Whether you were one of those kids who never ate your vegetables, or have become convinced as an adult that carbohydrate foods make you fat, there’s a lot to like about regular vegetable consumption — especially for active adults who are working hard to diet down for swimsuit season. Most garden vegetables are naturally low in calories and typically don’t contain a lot of sugar or fat either. Even though vegetables aren’t considered energy dense, most contain abundant amounts of micronutrients in the form of vitamins and minerals which can help your body more effectively process protein, carbs and fat.
In addition, vegetables tend to contain lot of dietary fiber and digesting all this bulky food forces your body to burn more calories. This quality makes fresh vegetables and excellent choice for any dieter, as long as you hold the salad dressing and other condiments to a minimum.
Most strength athletes focus their carbohydrate consumption on complex carbs like oatmeal, brown rice, whole grain bread and sweet potatoes. Broaden your selection to include broccoli, green beans and a colorful assortment of raw vegetables for salads, and you’ll benefit from low calorie nutrients along with plenty of filling fiber.
Among the many benefits of exercise is the way it helps you beat stress.
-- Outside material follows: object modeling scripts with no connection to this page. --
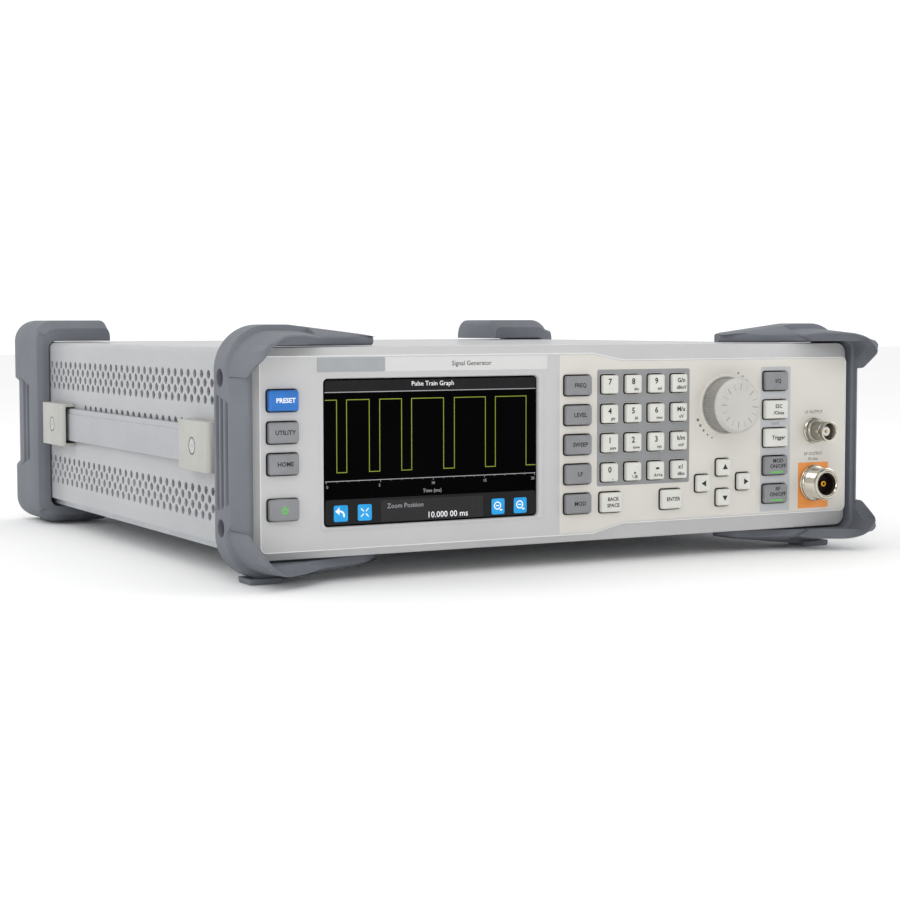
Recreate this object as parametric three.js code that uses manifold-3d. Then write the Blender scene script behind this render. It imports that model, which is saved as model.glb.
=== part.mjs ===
// Bench signal generator, half-rack style case, 2U high. Millimetres, +Z up, front panel facing -Y.
// Origin: middle of the footprint, on the surface that the feet stand on.
import * as THREE from 'three';
import { mergeVertices } from 'three/addons/utils/BufferGeometryUtils.js';
import Module from 'manifold-3d';

const wasm = await Module();
wasm.setup();

// ---- driving dimensions -------------------------------------------------------------------------

const OVERALL_DEPTH = 369; // front of the bumper hoods to back of the rear bumpers
const HOOD_REACH = 18.5; // how far the front bumpers stand in front of the panel
const FACE_Y = HOOD_REACH - OVERALL_DEPTH / 2; // plane of the front panel

const CASE_WIDTH = 323;
const CASE_BASE = 15.8; // lower edge of the cover above the table
const CASE_HEIGHT = 87.5; // cover's own height
const CASE_MIDDLE = 41.7; // height of the bezel's and bumpers' middle over the cover's lower edge
const SHEET = 1.2; // steel sheet of cover, chassis and rear panel
const CASE_RADIUS = 3;
const GAP = 0.3; // clearance between neighbouring pieces

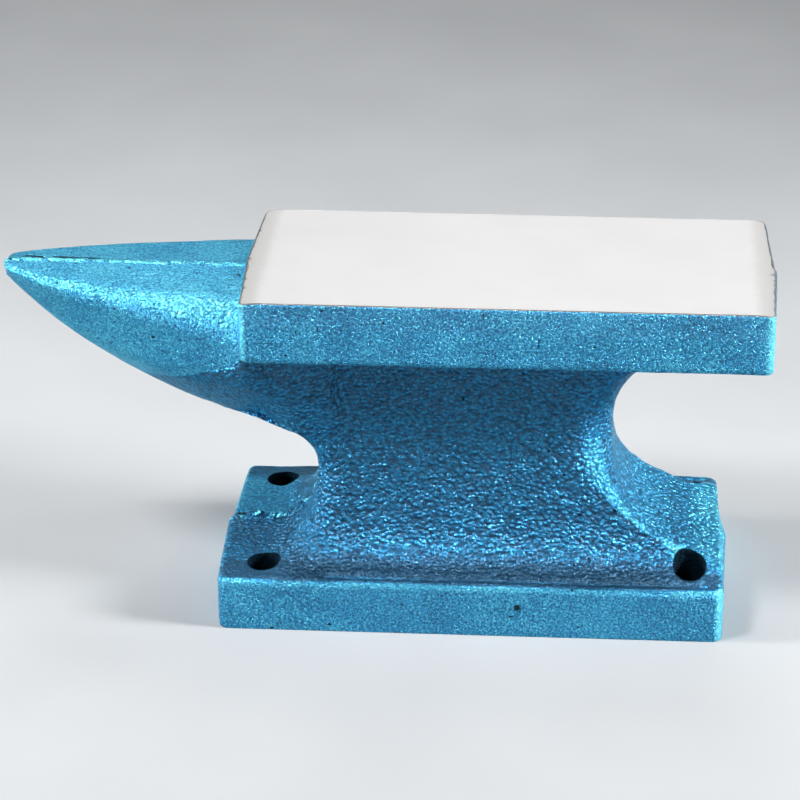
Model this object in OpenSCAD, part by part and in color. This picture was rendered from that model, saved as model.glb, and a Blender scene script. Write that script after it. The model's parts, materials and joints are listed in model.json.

But does that mean people who make a point of staying fit can handle stressful situations better? A study published in the journal Medicine and Science in Sports and Exercise suggests there may be some truth to that assumption.
Researchers assigned 8 subjects with a below average level of fitness and 8 very fit subjects to cycle on a stationary bike for 37 minutes at 60% of capacity. For the next trial, these same volunteers were given complex metal problems to solve while cycling for 20 minutes. Not only did the dual task increase anxiety for the less fit subjects, compared to their in-shape counterparts they produced greater amounts of the catabolic hormone cortisol.
True Strength Moment: Why are active adults who exercise regularly better able to handle difficult situations? These are the kind of people who are used to setting and achieving ambitious goals, so that could be a factor. Whatever the reason, their hormonal response to exercise makes it easier to recover and come back for more.
The most common excuse for not getting regular exercise is there’s just not enough time left in the day. While it’s true that you have to set aside some time to work out, you have a couple of very effective training options for quickly getting in and out of the gym.
Work In Supersets – A superset is two exercises performed consecutively without a break. You can use supersets with exercises for different muscle groups or for the same muscle group. A popular method is combining exercises for opposing muscle groups such as chest and back, biceps and triceps or quads and hamstrings. Supersets increase the intensity of your workout while shortening the training session.
Decrease Rest Periods – Another method that ramps up intensity while getting you out of the gym faster is decreasing the amount of time you spend resting between sets and different exercises. A standard workout would consist of a set (series of repetitions) followed by a rest period of 2-3 minutes before beginning the next set. If you cut that break in the action to 60 or 90 seconds, the workout will be completed faster and your muscles will have to work harder.
Increase Resistance — Volume is one thing, but sometimes less is more. Instead of performing 4 or 5 sets of multiple exercises for each muscle group, try loading down the bar with heavy resistance and banging out reps to failure. This approach can help you accomplish a similar end result while saving you plenty of time in the weight room.
Pretty much anyone who’s into endurance exercise realizes the value of carbohydrate energy. But like strength athletes and their protein, there’s always the question of how much and what type produce optimal results. A study published in the journal Medicine and Science in Sports and Exerciseput different amounts of different carbs to the test using 51 cyclists and triathletes.
Trials started out with a 2-hour ride at 95% of capacity and finished up with a 20 km time trial. Subjects were told to post the fastest time possible. Carbohydrate drinks contained equal parts glucose, fructose and maltodextrin. Over 160 minutes of performance, researchers estimated that the optimal rate of consumption was 78 grams for every hour of effort.
True Strength Moment: To help your muscles recover from a cycling event like this one, you might consider ‘stacking’ that carbohydrate performance beverage with powdered protein. The relatively high BCAA concentration found in whey could help minimize the breakdown of muscle tissue during intense exercise.